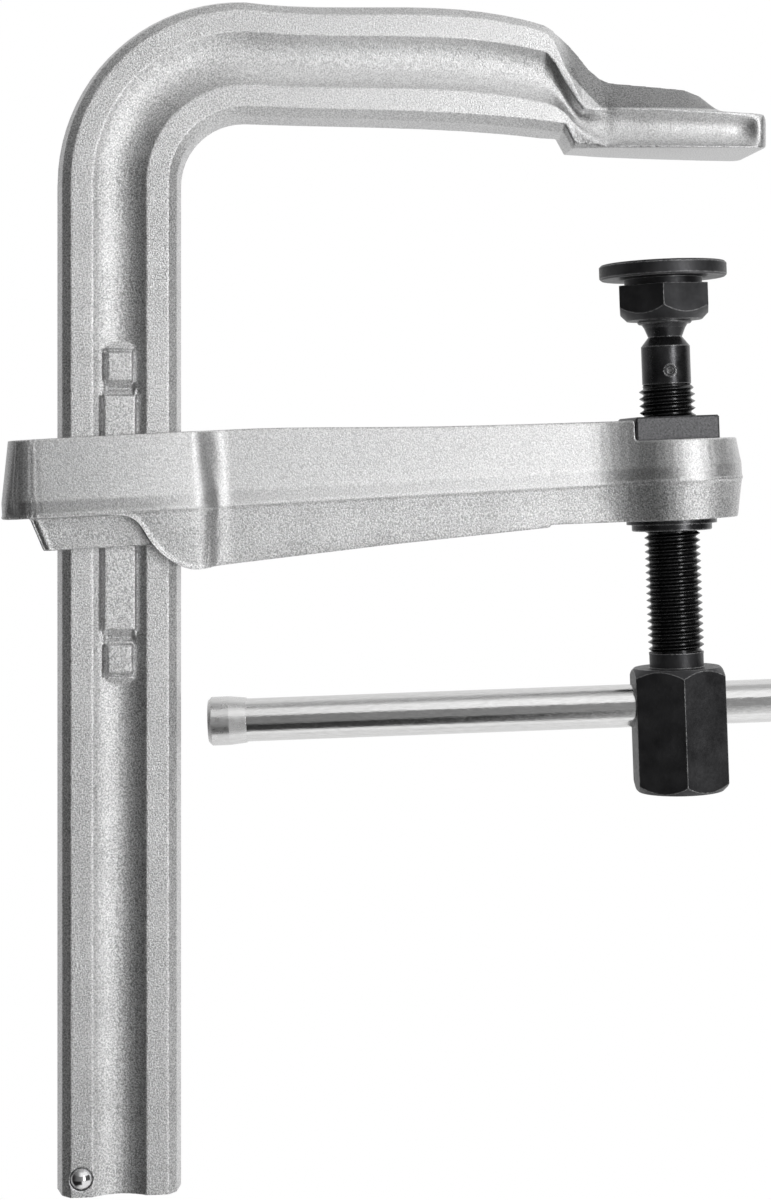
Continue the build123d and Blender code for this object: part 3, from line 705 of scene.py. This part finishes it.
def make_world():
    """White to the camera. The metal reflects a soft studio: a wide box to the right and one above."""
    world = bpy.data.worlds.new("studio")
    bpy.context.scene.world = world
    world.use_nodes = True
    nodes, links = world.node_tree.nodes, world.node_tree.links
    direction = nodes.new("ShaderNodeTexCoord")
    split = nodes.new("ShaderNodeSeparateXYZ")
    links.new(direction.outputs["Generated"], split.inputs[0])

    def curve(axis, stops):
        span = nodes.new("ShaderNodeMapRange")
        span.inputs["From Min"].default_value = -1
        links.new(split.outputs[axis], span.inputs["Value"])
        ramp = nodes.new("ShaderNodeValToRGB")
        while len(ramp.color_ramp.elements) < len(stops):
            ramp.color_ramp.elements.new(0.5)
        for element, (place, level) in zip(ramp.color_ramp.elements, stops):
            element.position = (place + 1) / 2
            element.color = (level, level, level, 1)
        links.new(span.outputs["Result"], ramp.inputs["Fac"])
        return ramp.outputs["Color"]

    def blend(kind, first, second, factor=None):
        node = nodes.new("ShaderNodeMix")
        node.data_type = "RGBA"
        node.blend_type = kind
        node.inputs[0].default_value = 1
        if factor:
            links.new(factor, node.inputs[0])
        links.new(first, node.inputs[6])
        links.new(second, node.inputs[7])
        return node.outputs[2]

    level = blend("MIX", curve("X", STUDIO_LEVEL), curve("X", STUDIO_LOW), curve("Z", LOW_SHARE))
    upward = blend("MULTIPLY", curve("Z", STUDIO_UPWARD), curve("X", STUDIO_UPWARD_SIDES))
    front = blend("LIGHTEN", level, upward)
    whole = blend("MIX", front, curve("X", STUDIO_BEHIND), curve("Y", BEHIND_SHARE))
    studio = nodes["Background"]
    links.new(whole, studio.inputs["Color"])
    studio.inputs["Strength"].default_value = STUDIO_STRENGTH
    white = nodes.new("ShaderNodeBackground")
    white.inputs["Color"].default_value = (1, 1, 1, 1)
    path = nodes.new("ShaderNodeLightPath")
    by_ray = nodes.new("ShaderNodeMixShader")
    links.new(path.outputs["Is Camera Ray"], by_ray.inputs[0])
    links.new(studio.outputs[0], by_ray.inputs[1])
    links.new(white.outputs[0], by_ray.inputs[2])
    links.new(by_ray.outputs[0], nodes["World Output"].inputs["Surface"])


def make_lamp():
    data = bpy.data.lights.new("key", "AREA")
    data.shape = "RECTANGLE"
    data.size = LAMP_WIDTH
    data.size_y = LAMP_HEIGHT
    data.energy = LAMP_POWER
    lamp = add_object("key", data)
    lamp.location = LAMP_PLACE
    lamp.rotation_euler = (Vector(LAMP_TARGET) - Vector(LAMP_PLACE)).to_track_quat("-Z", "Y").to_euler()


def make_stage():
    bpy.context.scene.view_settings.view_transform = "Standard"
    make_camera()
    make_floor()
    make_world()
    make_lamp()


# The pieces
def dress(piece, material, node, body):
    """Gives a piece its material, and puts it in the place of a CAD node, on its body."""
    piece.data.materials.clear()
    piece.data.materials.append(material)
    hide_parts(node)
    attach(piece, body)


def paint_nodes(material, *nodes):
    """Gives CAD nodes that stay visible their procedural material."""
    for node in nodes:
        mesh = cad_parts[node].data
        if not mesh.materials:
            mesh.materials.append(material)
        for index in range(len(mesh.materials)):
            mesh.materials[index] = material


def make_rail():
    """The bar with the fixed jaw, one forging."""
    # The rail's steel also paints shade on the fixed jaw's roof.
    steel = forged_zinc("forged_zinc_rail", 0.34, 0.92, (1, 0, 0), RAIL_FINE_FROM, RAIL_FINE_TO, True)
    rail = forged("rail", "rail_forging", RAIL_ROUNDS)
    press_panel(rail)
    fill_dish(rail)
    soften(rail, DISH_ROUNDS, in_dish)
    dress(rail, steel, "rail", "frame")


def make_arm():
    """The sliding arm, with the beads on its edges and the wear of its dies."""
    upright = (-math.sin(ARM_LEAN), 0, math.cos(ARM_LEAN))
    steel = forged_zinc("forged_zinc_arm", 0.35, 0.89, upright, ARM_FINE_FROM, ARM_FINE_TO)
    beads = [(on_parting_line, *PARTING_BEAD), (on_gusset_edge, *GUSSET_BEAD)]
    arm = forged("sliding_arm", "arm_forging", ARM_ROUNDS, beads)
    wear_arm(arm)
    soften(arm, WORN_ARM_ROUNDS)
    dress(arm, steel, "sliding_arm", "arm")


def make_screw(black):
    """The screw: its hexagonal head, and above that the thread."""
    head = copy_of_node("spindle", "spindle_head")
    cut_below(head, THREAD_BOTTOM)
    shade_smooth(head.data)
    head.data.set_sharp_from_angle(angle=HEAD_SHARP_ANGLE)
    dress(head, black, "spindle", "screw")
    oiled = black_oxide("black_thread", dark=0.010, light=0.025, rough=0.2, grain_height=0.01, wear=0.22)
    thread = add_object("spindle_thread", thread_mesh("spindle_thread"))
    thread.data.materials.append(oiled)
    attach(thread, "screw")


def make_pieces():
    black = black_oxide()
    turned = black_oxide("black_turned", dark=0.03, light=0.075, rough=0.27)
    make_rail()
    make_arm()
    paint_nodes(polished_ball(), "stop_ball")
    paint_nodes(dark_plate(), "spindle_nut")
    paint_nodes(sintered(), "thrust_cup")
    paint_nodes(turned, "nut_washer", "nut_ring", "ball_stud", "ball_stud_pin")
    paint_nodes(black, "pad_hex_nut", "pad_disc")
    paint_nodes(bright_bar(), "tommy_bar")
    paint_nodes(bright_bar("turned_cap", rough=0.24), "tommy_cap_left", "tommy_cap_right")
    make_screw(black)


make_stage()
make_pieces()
■ ■ ■ ■ ■ ■ ■
• _Aim of the exercise_
Every line above should be printed again exactly as it stands.

• _Written reply_
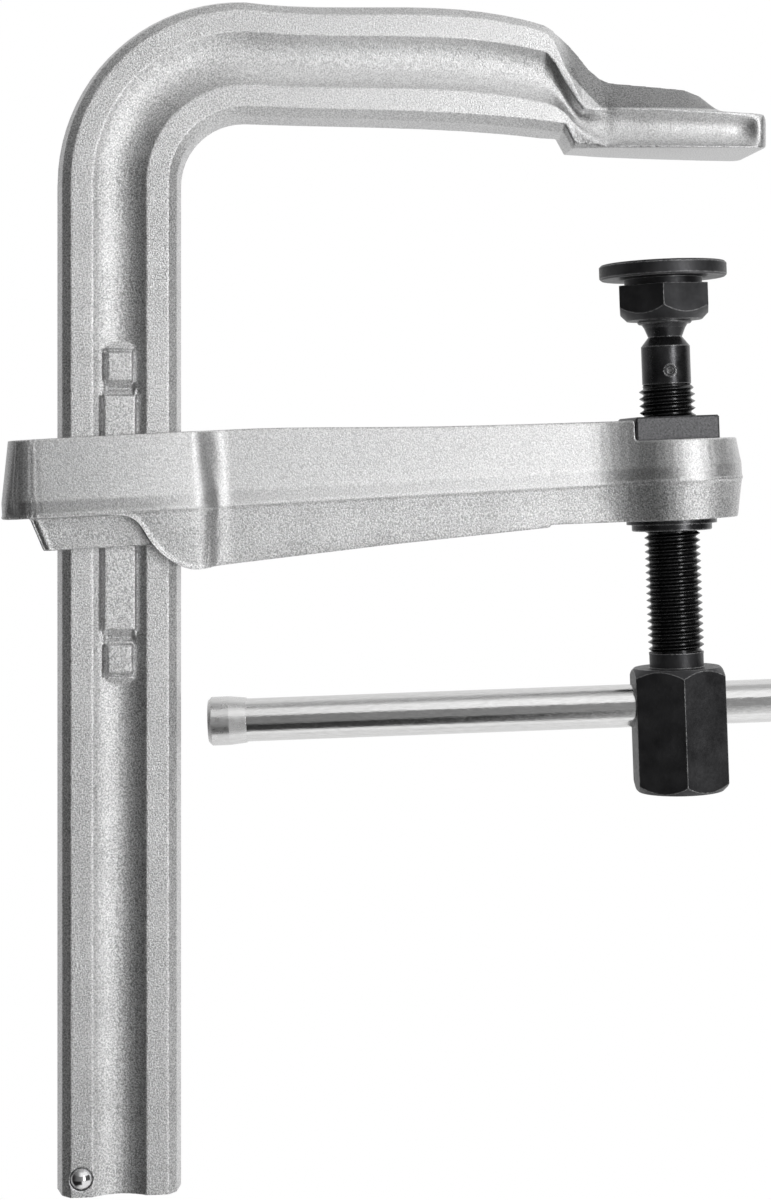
Continue the build123d and Blender code for this object: part 3, from line 705 of scene.py. This part finishes it.
def make_world():
    """White to the camera. The metal reflects a soft studio: a wide box to the right and one above."""
    world = bpy.data.worlds.new("studio")
    bpy.context.scene.world = world
    world.use_nodes = True
    nodes, links = world.node_tree.nodes, world.node_tree.links
    direction = nodes.new("ShaderNodeTexCoord")
    split = nodes.new("ShaderNodeSeparateXYZ")
    links.new(direction.outputs["Generated"], split.inputs[0])

    def curve(axis, stops):
        span = nodes.new("ShaderNodeMapRange")
        span.inputs["From Min"].default_value = -1
        links.new(split.outputs[axis], span.inputs["Value"])
        ramp = nodes.new("ShaderNodeValToRGB")
        while len(ramp.color_ramp.elements) < len(stops):
            ramp.color_ramp.elements.new(0.5)
        for element, (place, level) in zip(ramp.color_ramp.elements, stops):
            element.position = (place + 1) / 2
            element.color = (level, level, level, 1)
        links.new(span.outputs["Result"], ramp.inputs["Fac"])
        return ramp.outputs["Color"]

    def blend(kind, first, second, factor=None):
        node = nodes.new("ShaderNodeMix")
        node.data_type = "RGBA"
        node.blend_type = kind
        node.inputs[0].default_value = 1
        if factor:
            links.new(factor, node.inputs[0])
        links.new(first, node.inputs[6])
        links.new(second, node.inputs[7])
        return node.outputs[2]

    level = blend("MIX", curve("X", STUDIO_LEVEL), curve("X", STUDIO_LOW), curve("Z", LOW_SHARE))
    upward = blend("MULTIPLY", curve("Z", STUDIO_UPWARD), curve("X", STUDIO_UPWARD_SIDES))
    front = blend("LIGHTEN", level, upward)
    whole = blend("MIX", front, curve("X", STUDIO_BEHIND), curve("Y", BEHIND_SHARE))
    studio = nodes["Background"]
    links.new(whole, studio.inputs["Color"])
    studio.inputs["Strength"].default_value = STUDIO_STRENGTH
    white = nodes.new("ShaderNodeBackground")
    white.inputs["Color"].default_value = (1, 1, 1, 1)
    path = nodes.new("ShaderNodeLightPath")
    by_ray = nodes.new("ShaderNodeMixShader")
    links.new(path.outputs["Is Camera Ray"], by_ray.inputs[0])
    links.new(studio.outputs[0], by_ray.inputs[1])
    links.new(white.outputs[0], by_ray.inputs[2])
    links.new(by_ray.outputs[0], nodes["World Output"].inputs["Surface"])


def make_lamp():
    data = bpy.data.lights.new("key", "AREA")
    data.shape = "RECTANGLE"
    data.size = LAMP_WIDTH
    data.size_y = LAMP_HEIGHT
    data.energy = LAMP_POWER
    lamp = add_object("key", data)
    lamp.location = LAMP_PLACE
    lamp.rotation_euler = (Vector(LAMP_TARGET) - Vector(LAMP_PLACE)).to_track_quat("-Z", "Y").to_euler()


def make_stage():
    bpy.context.scene.view_settings.view_transform = "Standard"
    make_camera()
    make_floor()
    make_world()
    make_lamp()


# The pieces
def dress(piece, material, node, body):
    """Gives a piece its material, and puts it in the place of a CAD node, on its body."""
    piece.data.materials.clear()
    piece.data.materials.append(material)
    hide_parts(node)
    attach(piece, body)


def paint_nodes(material, *nodes):
    """Gives CAD nodes that stay visible their procedural material."""
    for node in nodes:
        mesh = cad_parts[node].data
        if not mesh.materials:
            mesh.materials.append(material)
        for index in range(len(mesh.materials)):
            mesh.materials[index] = material


def make_rail():
    """The bar with the fixed jaw, one forging."""
    # The rail's steel also paints shade on the fixed jaw's roof.
    steel = forged_zinc("forged_zinc_rail", 0.34, 0.92, (1, 0, 0), RAIL_FINE_FROM, RAIL_FINE_TO, True)
    rail = forged("rail", "rail_forging", RAIL_ROUNDS)
    press_panel(rail)
    fill_dish(rail)
    soften(rail, DISH_ROUNDS, in_dish)
    dress(rail, steel, "rail", "frame")


def make_arm():
    """The sliding arm, with the beads on its edges and the wear of its dies."""
    upright = (-math.sin(ARM_LEAN), 0, math.cos(ARM_LEAN))
    steel = forged_zinc("forged_zinc_arm", 0.35, 0.89, upright, ARM_FINE_FROM, ARM_FINE_TO)
    beads = [(on_parting_line, *PARTING_BEAD), (on_gusset_edge, *GUSSET_BEAD)]
    arm = forged("sliding_arm", "arm_forging", ARM_ROUNDS, beads)
    wear_arm(arm)
    soften(arm, WORN_ARM_ROUNDS)
    dress(arm, steel, "sliding_arm", "arm")


def make_screw(black):
    """The screw: its hexagonal head, and above that the thread."""
    head = copy_of_node("spindle", "spindle_head")
    cut_below(head, THREAD_BOTTOM)
    shade_smooth(head.data)
    head.data.set_sharp_from_angle(angle=HEAD_SHARP_ANGLE)
    dress(head, black, "spindle", "screw")
    oiled = black_oxide("black_thread", dark=0.010, light=0.025, rough=0.2, grain_height=0.01, wear=0.22)
    thread = add_object("spindle_thread", thread_mesh("spindle_thread"))
    thread.data.materials.append(oiled)
    attach(thread, "screw")


def make_pieces():
    black = black_oxide()
    turned = black_oxide("black_turned", dark=0.03, light=0.075, rough=0.27)
    make_rail()
    make_arm()
    paint_nodes(polished_ball(), "stop_ball")
    paint_nodes(dark_plate(), "spindle_nut")
    paint_nodes(sintered(), "thrust_cup")
    paint_nodes(turned, "nut_washer", "nut_ring", "ball_stud", "ball_stud_pin")
    paint_nodes(black, "pad_hex_nut", "pad_disc")
    paint_nodes(bright_bar(), "tommy_bar")
    paint_nodes(bright_bar("turned_cap", rough=0.24), "tommy_cap_left", "tommy_cap_right")
    make_screw(black)


make_stage()
make_pieces()